Just over 18,000 NSXs were sold worldwide throughout the first generation’s model run. Production, limited to 25 vehicles per day, never approached demand and that is why a 2005 edition in very good condition should still fetch about $65,000 today. That’s not bad for a vehicle that sold for $89,000 new.
Acura NSX: Next Generation
Honda announced that it would discontinue the NSX by year’s end in July 2005, which broke the hearts of enthusiasts the world over. At the same time, the automaker stated that a new model was in the works. Several prototypes and more than a decade later, the 2017 NSX is almost here.
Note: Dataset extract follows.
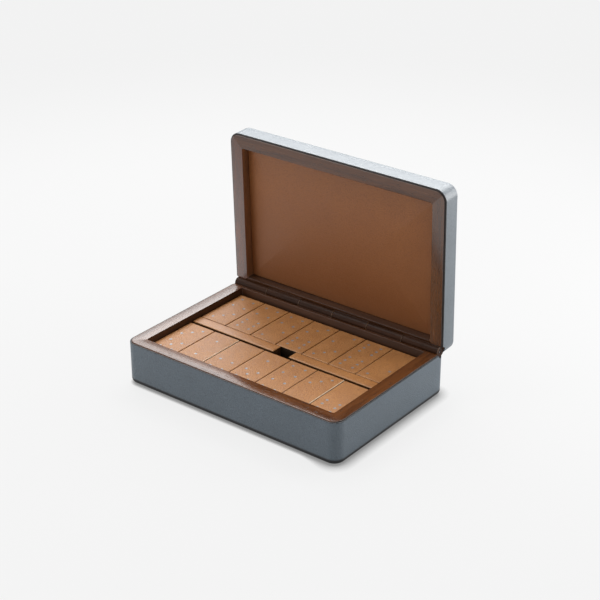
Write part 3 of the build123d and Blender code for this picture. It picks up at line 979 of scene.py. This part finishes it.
def makeFloor():
    half = stage["size"] / 2
    corners = [(-half, -half, 0), (half, -half, 0), (half, half, 0), (-half, half, 0)]
    floor = meshPiece("floor", corners, [(0, 1, 2, 3)])
    material, tree, shader = newMaterial("floor")
    shader.inputs["Base Color"].default_value = stage["floor"]
    shader.inputs["Roughness"].default_value = stage["roughness"]
    shader.inputs["Specular IOR Level"].default_value = 0.0
    # the camera sees a paler floor, which still takes the object's shadow
    place = ownPlace(tree)
    distance = addNode(tree, "VectorMath", {"operation": "LENGTH"}, i0=place).outputs["Value"]
    away = fromTo(tree, distance, *stage["fade"], smooth=True)
    seen = addNode(tree, "BsdfDiffuse", None, Color=mixColour(tree, away, stage["seen"], (0, 0, 0, 1)))
    # painted shadow: occlusion dims the floor's glow at the foot, wider on the right,
    # as the main light comes from the left
    across = addNode(tree, "SeparateXYZ", None, i0=place).outputs["X"]
    rightSide = (leatherHalfLength - stage["turn"], leatherHalfLength)
    reach = fromTo(tree, across, *rightSide, *stage["contact"], smooth=True)
    near = addNode(tree, "AmbientOcclusion", {"samples": stage["contactRays"]}, Distance=reach).outputs["AO"]
    level = fromTo(tree, near, stage["contactFrom"], 1.0, stage["contactGlow"], stage["seenGlow"])
    rise = mathOf(tree, "MULTIPLY", away, stage["farGlow"] - stage["seenGlow"])
    glow = addNode(tree, "Emission", None, Strength=mathOf(tree, "ADD", level, rise))
    pale = addNode(tree, "AddShader", None, i0=seen.outputs[0], i1=glow.outputs[0])
    both = addNode(tree, "MixShader", None, i0=raysThatSee(tree), i1=shader.outputs[0], i2=pale.outputs[0])
    tree.links.new(both.outputs[0], tree.nodes["Material Output"].inputs["Surface"])
    floor.data.materials.append(material)


def makeWorld():
    world = bpy.data.worlds.new("studio")
    bpy.context.scene.world = world
    world.use_nodes = True
    tree = world.node_tree
    plain = tree.nodes["Background"]
    plain.inputs["Color"].default_value = (1, 1, 1, 1)
    plain.inputs["Strength"].default_value = stage["world"]
    seen = addNode(tree, "Background", None, Color=stage["backdrop"])
    both = addNode(tree, "MixShader", None, i0=raysThatSee(tree), i1=plain.outputs[0], i2=seen.outputs[0])
    tree.links.new(both.outputs[0], tree.nodes["World Output"].inputs["Surface"])


lightAim = (0, 0.02, 0.06)  # the spot that all lamps face
lamps = {
    "backSoftbox": {"place": (-0.37, 0.80, 0.98), "size": (1.5, 0.9), "power": 27.0},
    "topSoftbox": {"place": (-0.50, -0.10, 1.10), "size": (0.7, 0.5), "power": 8.5},
    "sidePanel": {"place": (0.36, 0.38, 0.22), "size": (0.3, 0.3), "power": 1.95},
    "leftPanel": {"place": (-0.75, -0.80, 0.35), "size": (0.6, 0.6), "power": 2.5},
}


def makeLamps():
    target = Vector(lightAim)
    for name, lamp in lamps.items():
        light = bpy.data.lights.new(name, "AREA")
        light.shape = "RECTANGLE"
        light.size, light.size_y = lamp["size"]
        light.energy = lamp["power"]
        holder = bpy.data.objects.new(name, light)
        bpy.context.scene.collection.objects.link(holder)
        place = Vector(lamp["place"])
        holder.matrix_world = (Matrix.Translation(place)
                               @ (target - place).to_track_quat("-Z", "Y").to_matrix().to_4x4())


# solved from the box's straight edges in the photograph; angles in degrees, lens and sensor in millimetres
photoView = {"azimuth": 38.010, "elevation": 26.633, "roll": -0.045, "lens": 92.40, "sensor": 36,
             "place": (0.64265, -0.80328, 0.59072), "nearest": 0.01}


def makeCamera():
    camera = bpy.data.cameras.new("camera")
    camera.lens = photoView["lens"]
    camera.sensor_width = photoView["sensor"]
    camera.clip_start = photoView["nearest"]
    holder = bpy.data.objects.new("camera", camera)
    bpy.context.scene.collection.objects.link(holder)
    holder.matrix_world = (Matrix.Translation(Vector(photoView["place"]))
                           @ Matrix.Rotation(math.radians(photoView["azimuth"]), 4, "Z")
                           @ Matrix.Rotation(math.radians(90 - photoView["elevation"]), 4, "X")
                           @ Matrix.Rotation(math.radians(photoView["roll"]), 4, "Z"))
    bpy.context.scene.camera = holder


makeFloor()
makeWorld()
makeLamps()
makeCamera()
bpy.context.scene.view_settings.view_transform = "Standard"
print("stage set")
This time around, Honda relied on a global team of designers to develop the NSX with studios in Japan, Ohio and Los Angeles. The automaker tasked each studio with different responsibilities. Its exterior seems like a cross between a Porsche Cayman and the Acura RLX, taking on the former’s silhouette and the latter’s fascia, especially the jewel-eye headlamps. Other outstanding features include huge lower air intakes, oversized side air intakes, pronounced body sculpting and the thinnest of front pillars. The NSX also has a conspicuous rear haunch, a dramatic tail lamp design and an artistically crafted and highly functional diffuser.
Powering this sports car is a longitudinally mounted 3.5-liter V6 engine with two turbos. The team didn’t stop there: a pair of front-mounted electric motors sit back-to-back on the front axle and power the front wheels, while a third electric motor is positioned between the engine and the nine-speed dual-clutch automatic transmission. A mechanical limited-slip differential also sits in the back.
Fast and Furious
The result is a robust, all-wheel drive sports car making 573 horsepower. Add in 476 pound-feet of torque and this sports car should satiate your need for speed.
The first-generation NSX recorded 0-to-60 mph times as low as 4.8 seconds and quarter-miles at 13.3 seconds. Journalists have reported that the 2017 NSX accelerates from 0 to 60 mph in about 3 seconds, with Acura hinting at the same. There is no official word yet on quarter-mile times, but a top speed of 191 mph is expected.
The NSX benefits from an all-aluminum double-wishbone suspension up front and a multilink arrangement at the rear. Also present are magnetic, adjustable dampers with two settings and four drive modes. Those modes influence suspension firmness, throttle responsiveness, brake operation, the steering ratio and the exhaust note. The Quiet and Sport modes are where electric-only drive is experienced. Sport+ and Track modes add progressively more power, courtesy of the gas engine.
Sports Car Cockpit
Inside, the lightweight, open and airy cockpit is adorned with leather seats with Alcantara inserts, the latter placed in the center of the seats to improved lateral grip. Smoother leather is grafted to the bolsters, which is a move that Acura says permits “torso rotation during cornering.” Bringing it all to a stop are massive carbon ceramic rotors — 15 inches up front and 14.2 inches at the rear — with Brembo aluminum monoblock calipers pressing in six pistons up front and four pistons at the rear.
The steering wheel is wrapped in carbon fiber and leather with a squared-off bottom, while paddle shifters are at the ready. Instrumentation is represented by a digital speedometer and a tachometer on a thin-film transistor (TFT) screen with analog gauges for the coolant and fuel level. The center console is marked by a 7-inch color display with the controls designed and ergonomically placed to minimize distraction.
2017 Acura Price Estimate
Beyond the technological information, Acura has yet to announce a price. Several publications list an estimated $155,000 price tag, but we’re awaiting official confirmation from Acura. In any case, the second-generation NSX is a guaranteed hit and this time it will proudly wear the Acura name worldwide.